The role of a novel plant orphan gene in wheat resistance to Fusarium head blight disease
Prof Fiona Doohan
Dr Paul McCabe
Applications accepted all year round
Funded PhD Project (European/UK Students Only)
We have identified a novel wheat gene that (a) enhances wheat resistance to Fusarium head blight disease. We want to determine the mode of action of this gene and its ability to enhance resistance to other biotic and abiotic stresses. We have already developed transgenic wheat over expressing this gene. The successful candidate will use RNAseq to determine the effect of gene over expression on the wheat transcriptome. Using a combination of biochemical, cell biology and molecular biology tools, they will determine the role of this gene in classic plant defence pathways. Using overexpression lines, they will test the ability of the genet enhance resistance to a range of other diseases and abiotic stress conditions.

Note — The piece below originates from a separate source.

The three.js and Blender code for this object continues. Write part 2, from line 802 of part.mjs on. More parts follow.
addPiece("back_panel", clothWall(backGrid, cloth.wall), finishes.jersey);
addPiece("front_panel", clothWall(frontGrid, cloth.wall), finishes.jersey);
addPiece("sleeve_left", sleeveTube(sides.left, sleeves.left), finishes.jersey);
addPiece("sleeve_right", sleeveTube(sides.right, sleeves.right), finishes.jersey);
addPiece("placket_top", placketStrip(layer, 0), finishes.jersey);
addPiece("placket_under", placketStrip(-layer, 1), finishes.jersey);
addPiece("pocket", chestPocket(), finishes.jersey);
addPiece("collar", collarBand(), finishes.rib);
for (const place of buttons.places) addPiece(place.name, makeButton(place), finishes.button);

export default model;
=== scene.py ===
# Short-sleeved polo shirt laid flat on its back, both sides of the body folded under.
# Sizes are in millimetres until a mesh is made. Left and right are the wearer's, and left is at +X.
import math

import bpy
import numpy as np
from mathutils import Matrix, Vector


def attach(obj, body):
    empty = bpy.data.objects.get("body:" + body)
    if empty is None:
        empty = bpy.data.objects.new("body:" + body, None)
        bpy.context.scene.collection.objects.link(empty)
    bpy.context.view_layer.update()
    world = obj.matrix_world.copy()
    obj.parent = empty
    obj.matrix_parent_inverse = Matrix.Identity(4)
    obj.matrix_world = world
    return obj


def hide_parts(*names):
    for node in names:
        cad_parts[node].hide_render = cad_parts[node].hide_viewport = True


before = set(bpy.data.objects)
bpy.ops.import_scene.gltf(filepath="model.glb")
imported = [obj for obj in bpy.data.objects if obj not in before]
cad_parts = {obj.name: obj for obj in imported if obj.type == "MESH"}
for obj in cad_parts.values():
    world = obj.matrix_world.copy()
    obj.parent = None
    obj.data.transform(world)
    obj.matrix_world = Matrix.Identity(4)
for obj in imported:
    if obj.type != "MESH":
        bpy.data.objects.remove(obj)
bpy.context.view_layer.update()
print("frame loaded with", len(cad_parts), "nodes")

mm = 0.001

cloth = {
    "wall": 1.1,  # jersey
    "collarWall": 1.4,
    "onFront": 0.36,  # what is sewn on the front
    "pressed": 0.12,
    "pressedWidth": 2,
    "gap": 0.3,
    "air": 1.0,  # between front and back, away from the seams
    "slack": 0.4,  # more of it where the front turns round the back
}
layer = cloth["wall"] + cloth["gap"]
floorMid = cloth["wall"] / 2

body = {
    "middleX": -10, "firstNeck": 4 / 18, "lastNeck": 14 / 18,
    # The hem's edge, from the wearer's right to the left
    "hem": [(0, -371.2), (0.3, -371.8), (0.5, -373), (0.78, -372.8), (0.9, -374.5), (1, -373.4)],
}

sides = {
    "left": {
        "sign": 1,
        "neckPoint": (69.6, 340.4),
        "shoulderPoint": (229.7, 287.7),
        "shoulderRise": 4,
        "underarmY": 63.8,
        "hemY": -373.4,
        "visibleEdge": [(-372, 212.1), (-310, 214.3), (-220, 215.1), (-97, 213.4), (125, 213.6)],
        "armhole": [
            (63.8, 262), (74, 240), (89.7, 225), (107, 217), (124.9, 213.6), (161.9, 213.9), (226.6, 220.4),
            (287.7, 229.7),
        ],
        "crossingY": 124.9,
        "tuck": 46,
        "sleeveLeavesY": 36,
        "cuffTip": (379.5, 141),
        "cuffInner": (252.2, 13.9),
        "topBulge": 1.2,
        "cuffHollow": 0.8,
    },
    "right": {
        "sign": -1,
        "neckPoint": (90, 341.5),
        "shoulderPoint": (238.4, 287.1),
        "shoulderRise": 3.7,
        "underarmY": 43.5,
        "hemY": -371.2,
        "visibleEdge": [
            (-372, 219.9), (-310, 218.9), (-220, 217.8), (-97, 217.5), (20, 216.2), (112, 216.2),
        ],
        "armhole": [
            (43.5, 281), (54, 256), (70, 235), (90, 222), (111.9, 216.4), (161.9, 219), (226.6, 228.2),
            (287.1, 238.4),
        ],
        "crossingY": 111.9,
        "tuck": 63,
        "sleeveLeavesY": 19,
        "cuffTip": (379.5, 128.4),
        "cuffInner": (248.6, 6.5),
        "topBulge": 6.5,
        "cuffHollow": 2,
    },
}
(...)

The successful candidate will have at least a first class honours degree and preferably an MSc degree in plant science. Preference will be given to candidates with an MSc qualification and with laboratory experience (either molecular, biochemical or cell biology). The ideal candidate will have an MSc in Plant Molecular Biology, which included a significant laboratory project. They will demonstrate the ability to critique and evaluate scientific literature and contribute to the project development.

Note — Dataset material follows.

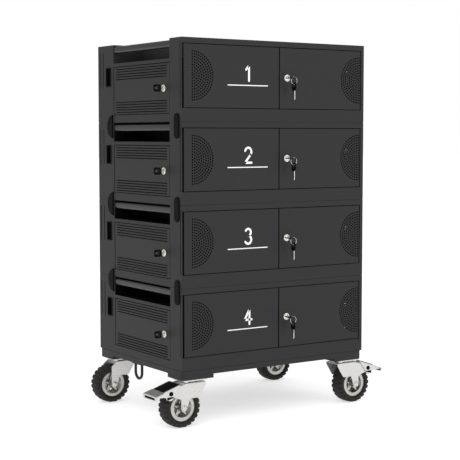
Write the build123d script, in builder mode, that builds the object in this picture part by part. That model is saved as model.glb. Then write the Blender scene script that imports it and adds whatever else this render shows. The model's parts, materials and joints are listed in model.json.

The student will join a team of approx 20 scientists working in this field at UCD. This team is part of the UCD centre for plant science (http://www.ucdplantscience.com). There is no formal closing date - the position will be closed once a suitable candidate is appointed.
This is a three year project is funded by Science Foundation Ireland and it is a four year studentship. The student fees (EU fees) will be paid. They will also receive an annual stipend of 18000 euro. Non EU students will have to pay an additional 6600 (approx.) in fees per annum. The student will be required to take coursework in years 1,2 (30 ECTS credits).